THE REQUEST :: Quote only the part that opens with the line containing "Write the Blender Python" and closes with the line containing "MUZZLE_SIZE = (23.5, 14.0, 15.5)". Keep both of those lines.

(Modeling code records)

☆ ☆ ☆ ☆ ☆ ☆ ☆

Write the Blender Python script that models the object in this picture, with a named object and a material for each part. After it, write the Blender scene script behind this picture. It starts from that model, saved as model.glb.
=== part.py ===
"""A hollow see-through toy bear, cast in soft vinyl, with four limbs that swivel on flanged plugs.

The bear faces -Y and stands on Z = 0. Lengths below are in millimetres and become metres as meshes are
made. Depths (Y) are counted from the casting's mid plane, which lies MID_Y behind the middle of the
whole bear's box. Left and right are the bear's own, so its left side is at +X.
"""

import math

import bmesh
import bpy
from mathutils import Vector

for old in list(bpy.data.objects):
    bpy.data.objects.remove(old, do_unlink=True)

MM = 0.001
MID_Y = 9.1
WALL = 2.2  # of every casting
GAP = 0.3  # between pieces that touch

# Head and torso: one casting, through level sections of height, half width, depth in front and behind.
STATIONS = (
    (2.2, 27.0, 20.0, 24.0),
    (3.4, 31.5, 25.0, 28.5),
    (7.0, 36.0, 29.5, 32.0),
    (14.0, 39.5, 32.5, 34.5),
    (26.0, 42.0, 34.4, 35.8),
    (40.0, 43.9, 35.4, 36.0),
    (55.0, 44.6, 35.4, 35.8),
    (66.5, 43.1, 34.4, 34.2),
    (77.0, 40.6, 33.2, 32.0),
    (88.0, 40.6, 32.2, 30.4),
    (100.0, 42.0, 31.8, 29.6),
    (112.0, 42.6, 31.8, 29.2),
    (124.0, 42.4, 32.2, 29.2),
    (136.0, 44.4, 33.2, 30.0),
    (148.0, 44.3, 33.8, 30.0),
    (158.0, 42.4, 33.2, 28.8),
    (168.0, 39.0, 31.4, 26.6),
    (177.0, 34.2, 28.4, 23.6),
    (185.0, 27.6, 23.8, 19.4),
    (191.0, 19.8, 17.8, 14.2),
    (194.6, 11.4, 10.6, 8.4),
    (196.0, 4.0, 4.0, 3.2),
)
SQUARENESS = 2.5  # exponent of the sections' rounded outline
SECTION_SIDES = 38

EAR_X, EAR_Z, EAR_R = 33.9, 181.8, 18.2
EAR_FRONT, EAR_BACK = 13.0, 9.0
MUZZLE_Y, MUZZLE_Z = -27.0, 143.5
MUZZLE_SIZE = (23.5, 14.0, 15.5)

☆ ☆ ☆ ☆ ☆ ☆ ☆

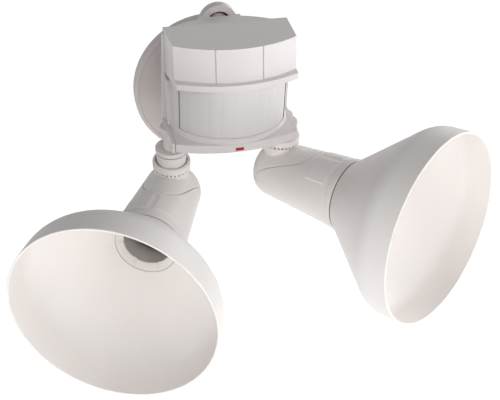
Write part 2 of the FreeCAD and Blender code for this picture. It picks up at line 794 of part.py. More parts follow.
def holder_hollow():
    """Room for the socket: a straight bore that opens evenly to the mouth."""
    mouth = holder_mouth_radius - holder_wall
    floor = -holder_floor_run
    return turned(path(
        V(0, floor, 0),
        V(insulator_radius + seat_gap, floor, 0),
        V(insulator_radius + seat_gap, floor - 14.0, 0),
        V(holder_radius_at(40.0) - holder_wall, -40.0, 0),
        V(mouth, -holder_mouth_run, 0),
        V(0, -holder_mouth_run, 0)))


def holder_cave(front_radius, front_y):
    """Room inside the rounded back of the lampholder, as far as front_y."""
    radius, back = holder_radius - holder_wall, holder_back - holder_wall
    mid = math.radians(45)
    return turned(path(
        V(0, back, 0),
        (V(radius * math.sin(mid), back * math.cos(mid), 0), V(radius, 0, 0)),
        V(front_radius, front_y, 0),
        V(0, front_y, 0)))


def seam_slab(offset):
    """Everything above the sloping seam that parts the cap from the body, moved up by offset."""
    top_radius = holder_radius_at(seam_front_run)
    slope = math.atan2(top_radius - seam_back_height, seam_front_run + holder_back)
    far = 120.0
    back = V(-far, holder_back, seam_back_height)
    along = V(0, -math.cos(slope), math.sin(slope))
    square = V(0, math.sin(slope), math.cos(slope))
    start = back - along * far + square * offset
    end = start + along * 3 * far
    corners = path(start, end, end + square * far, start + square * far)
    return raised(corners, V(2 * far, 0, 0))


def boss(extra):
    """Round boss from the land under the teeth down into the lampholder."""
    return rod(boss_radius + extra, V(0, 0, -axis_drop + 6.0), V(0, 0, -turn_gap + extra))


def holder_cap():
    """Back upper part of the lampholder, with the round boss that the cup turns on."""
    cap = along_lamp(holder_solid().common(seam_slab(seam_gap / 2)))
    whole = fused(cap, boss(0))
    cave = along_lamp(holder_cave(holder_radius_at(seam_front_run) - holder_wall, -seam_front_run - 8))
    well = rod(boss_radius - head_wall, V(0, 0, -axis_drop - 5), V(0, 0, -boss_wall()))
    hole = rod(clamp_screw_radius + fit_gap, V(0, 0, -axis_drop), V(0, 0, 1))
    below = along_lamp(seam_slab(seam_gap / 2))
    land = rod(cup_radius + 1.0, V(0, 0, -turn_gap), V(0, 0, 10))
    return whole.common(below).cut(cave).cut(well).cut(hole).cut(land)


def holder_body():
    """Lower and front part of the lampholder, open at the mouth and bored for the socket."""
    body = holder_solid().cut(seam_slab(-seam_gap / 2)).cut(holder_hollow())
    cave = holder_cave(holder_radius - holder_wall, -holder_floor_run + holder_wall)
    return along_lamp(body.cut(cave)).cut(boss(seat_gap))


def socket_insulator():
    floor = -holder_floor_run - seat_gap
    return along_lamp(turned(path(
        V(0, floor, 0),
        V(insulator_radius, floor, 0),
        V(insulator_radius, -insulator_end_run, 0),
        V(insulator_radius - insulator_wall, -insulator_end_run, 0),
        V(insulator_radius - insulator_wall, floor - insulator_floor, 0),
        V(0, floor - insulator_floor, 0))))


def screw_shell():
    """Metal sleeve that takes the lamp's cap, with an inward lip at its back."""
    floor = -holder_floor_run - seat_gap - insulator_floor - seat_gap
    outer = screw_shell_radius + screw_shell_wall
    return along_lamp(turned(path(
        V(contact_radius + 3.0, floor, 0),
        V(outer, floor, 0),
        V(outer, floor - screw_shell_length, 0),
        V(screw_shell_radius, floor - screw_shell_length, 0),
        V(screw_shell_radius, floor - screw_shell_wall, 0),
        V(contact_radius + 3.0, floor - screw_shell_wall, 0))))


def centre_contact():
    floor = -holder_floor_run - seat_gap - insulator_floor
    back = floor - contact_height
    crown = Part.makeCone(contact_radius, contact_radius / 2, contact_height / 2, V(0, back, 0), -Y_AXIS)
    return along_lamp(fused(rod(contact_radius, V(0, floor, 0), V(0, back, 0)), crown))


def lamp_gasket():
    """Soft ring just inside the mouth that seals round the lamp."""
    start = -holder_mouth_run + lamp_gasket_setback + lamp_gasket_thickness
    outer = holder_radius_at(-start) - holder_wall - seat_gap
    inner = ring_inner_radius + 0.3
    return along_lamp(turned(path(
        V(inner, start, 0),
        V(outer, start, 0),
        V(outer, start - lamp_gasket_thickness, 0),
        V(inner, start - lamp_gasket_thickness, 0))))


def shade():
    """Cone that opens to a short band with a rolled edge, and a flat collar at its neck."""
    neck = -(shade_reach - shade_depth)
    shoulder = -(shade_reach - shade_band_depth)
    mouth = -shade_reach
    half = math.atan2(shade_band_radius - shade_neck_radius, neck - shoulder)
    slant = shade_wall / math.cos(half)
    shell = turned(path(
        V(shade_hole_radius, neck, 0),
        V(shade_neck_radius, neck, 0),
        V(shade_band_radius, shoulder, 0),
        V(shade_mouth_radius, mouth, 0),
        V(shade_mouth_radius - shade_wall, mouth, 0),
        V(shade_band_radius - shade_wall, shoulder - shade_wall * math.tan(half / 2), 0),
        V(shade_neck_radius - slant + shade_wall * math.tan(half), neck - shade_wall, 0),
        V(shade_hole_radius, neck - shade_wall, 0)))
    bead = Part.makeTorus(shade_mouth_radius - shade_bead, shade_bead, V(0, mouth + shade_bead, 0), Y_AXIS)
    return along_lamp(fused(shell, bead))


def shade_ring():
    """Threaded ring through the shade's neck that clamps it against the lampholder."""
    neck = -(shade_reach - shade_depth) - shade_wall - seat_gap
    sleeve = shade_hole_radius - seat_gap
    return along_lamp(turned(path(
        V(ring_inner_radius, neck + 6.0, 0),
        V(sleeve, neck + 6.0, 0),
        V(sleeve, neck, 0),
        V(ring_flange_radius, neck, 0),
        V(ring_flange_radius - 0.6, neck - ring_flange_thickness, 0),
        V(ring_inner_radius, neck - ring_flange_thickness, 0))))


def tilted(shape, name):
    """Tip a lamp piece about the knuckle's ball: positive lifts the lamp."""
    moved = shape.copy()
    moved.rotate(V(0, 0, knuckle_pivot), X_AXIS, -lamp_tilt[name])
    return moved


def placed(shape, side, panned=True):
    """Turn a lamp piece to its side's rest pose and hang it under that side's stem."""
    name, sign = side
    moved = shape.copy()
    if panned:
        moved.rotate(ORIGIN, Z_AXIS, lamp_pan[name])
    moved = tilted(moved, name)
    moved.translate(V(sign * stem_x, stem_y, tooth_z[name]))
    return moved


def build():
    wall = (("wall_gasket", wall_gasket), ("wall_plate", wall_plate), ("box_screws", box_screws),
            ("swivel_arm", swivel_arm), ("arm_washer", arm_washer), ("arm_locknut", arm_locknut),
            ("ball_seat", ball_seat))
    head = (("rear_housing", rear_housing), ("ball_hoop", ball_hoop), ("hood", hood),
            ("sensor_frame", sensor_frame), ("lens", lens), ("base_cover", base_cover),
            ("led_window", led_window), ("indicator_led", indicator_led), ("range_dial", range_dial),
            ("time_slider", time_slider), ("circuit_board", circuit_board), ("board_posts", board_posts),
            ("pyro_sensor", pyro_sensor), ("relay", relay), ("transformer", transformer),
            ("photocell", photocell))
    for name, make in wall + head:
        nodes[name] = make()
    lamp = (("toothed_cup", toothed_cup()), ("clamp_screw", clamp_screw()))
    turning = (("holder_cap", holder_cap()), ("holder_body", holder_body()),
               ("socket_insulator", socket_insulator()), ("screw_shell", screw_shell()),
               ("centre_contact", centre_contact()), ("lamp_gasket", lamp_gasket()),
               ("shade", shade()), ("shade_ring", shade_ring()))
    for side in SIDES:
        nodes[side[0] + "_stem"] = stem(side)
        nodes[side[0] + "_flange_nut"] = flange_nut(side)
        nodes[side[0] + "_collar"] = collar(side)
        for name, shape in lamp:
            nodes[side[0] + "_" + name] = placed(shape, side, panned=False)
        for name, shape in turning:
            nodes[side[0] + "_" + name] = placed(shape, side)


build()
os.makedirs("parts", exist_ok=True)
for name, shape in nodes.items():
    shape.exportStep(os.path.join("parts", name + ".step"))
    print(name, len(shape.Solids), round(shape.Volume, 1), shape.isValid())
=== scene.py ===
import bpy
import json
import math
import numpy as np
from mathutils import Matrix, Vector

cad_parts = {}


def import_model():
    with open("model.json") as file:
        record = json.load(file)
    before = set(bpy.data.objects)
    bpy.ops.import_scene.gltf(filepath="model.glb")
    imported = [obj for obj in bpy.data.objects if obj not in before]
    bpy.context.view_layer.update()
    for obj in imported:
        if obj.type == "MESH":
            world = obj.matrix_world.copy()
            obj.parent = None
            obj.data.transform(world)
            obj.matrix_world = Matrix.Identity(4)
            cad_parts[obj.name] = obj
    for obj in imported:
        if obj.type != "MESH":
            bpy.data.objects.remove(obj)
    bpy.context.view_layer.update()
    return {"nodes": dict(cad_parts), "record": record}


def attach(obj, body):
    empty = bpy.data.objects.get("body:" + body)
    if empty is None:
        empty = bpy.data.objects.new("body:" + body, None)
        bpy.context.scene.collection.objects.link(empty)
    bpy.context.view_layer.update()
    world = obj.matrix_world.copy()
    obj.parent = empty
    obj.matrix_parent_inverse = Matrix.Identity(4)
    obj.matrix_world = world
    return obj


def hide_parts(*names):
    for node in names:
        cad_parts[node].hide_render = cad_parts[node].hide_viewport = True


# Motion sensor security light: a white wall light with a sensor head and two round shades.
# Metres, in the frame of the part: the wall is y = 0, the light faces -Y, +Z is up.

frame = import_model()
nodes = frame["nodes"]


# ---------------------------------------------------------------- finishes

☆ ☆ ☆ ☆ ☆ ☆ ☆

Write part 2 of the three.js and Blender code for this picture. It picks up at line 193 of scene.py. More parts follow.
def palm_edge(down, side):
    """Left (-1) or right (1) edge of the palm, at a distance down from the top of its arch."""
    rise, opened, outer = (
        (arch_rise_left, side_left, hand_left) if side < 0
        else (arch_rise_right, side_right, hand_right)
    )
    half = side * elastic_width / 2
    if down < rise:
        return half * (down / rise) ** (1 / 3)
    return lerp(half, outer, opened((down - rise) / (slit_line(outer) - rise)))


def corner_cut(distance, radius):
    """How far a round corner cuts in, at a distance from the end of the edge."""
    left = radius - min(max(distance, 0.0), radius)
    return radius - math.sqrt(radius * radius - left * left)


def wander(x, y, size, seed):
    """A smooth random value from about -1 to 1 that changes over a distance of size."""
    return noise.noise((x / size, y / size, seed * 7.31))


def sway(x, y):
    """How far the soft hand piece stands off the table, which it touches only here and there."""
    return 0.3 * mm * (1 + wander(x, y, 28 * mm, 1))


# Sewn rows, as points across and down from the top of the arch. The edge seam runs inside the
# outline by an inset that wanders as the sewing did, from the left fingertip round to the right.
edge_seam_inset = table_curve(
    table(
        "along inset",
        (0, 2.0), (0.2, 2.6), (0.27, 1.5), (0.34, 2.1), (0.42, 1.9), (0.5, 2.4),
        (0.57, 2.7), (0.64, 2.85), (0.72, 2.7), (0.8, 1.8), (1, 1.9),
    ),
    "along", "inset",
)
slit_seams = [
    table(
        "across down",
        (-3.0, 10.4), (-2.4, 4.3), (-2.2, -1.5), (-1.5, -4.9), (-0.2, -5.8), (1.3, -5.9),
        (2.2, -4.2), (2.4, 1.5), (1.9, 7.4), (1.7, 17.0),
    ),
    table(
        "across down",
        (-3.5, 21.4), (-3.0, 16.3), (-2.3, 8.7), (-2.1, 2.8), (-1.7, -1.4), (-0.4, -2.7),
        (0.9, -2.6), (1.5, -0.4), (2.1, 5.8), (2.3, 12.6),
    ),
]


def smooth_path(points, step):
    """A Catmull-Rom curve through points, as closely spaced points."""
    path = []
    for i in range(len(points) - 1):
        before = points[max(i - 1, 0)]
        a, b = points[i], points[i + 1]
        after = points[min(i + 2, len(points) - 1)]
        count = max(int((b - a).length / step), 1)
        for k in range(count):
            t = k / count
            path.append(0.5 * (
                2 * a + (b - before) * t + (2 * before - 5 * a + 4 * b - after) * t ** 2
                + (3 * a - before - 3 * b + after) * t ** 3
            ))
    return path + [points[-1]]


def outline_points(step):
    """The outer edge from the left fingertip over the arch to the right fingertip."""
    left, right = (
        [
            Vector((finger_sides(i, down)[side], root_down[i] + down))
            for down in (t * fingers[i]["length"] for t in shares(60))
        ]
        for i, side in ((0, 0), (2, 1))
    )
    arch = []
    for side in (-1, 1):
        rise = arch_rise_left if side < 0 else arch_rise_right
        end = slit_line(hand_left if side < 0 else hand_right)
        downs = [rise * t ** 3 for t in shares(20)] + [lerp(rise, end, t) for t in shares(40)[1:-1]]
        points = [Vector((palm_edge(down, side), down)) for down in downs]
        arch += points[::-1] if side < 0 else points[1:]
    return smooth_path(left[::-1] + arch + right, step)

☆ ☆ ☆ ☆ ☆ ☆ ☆

CORRECT RESULT ::
Write the Blender Python script that models the object in this picture, with a named object and a material for each part. After it, write the Blender scene script behind this picture. It starts from that model, saved as model.glb.
=== part.py ===
"""A hollow see-through toy bear, cast in soft vinyl, with four limbs that swivel on flanged plugs.

The bear faces -Y and stands on Z = 0. Lengths below are in millimetres and become metres as meshes are
made. Depths (Y) are counted from the casting's mid plane, which lies MID_Y behind the middle of the
whole bear's box. Left and right are the bear's own, so its left side is at +X.
"""

import math

import bmesh
import bpy
from mathutils import Vector

for old in list(bpy.data.objects):
    bpy.data.objects.remove(old, do_unlink=True)

MM = 0.001
MID_Y = 9.1
WALL = 2.2  # of every casting
GAP = 0.3  # between pieces that touch

# Head and torso: one casting, through level sections of height, half width, depth in front and behind.
STATIONS = (
    (2.2, 27.0, 20.0, 24.0),
    (3.4, 31.5, 25.0, 28.5),
    (7.0, 36.0, 29.5, 32.0),
    (14.0, 39.5, 32.5, 34.5),
    (26.0, 42.0, 34.4, 35.8),
    (40.0, 43.9, 35.4, 36.0),
    (55.0, 44.6, 35.4, 35.8),
    (66.5, 43.1, 34.4, 34.2),
    (77.0, 40.6, 33.2, 32.0),
    (88.0, 40.6, 32.2, 30.4),
    (100.0, 42.0, 31.8, 29.6),
    (112.0, 42.6, 31.8, 29.2),
    (124.0, 42.4, 32.2, 29.2),
    (136.0, 44.4, 33.2, 30.0),
    (148.0, 44.3, 33.8, 30.0),
    (158.0, 42.4, 33.2, 28.8),
    (168.0, 39.0, 31.4, 26.6),
    (177.0, 34.2, 28.4, 23.6),
    (185.0, 27.6, 23.8, 19.4),
    (191.0, 19.8, 17.8, 14.2),
    (194.6, 11.4, 10.6, 8.4),
    (196.0, 4.0, 4.0, 3.2),
)
SQUARENESS = 2.5  # exponent of the sections' rounded outline
SECTION_SIDES = 38

EAR_X, EAR_Z, EAR_R = 33.9, 181.8, 18.2
EAR_FRONT, EAR_BACK = 13.0, 9.0
MUZZLE_Y, MUZZLE_Z = -27.0, 143.5
MUZZLE_SIZE = (23.5, 14.0, 15.5)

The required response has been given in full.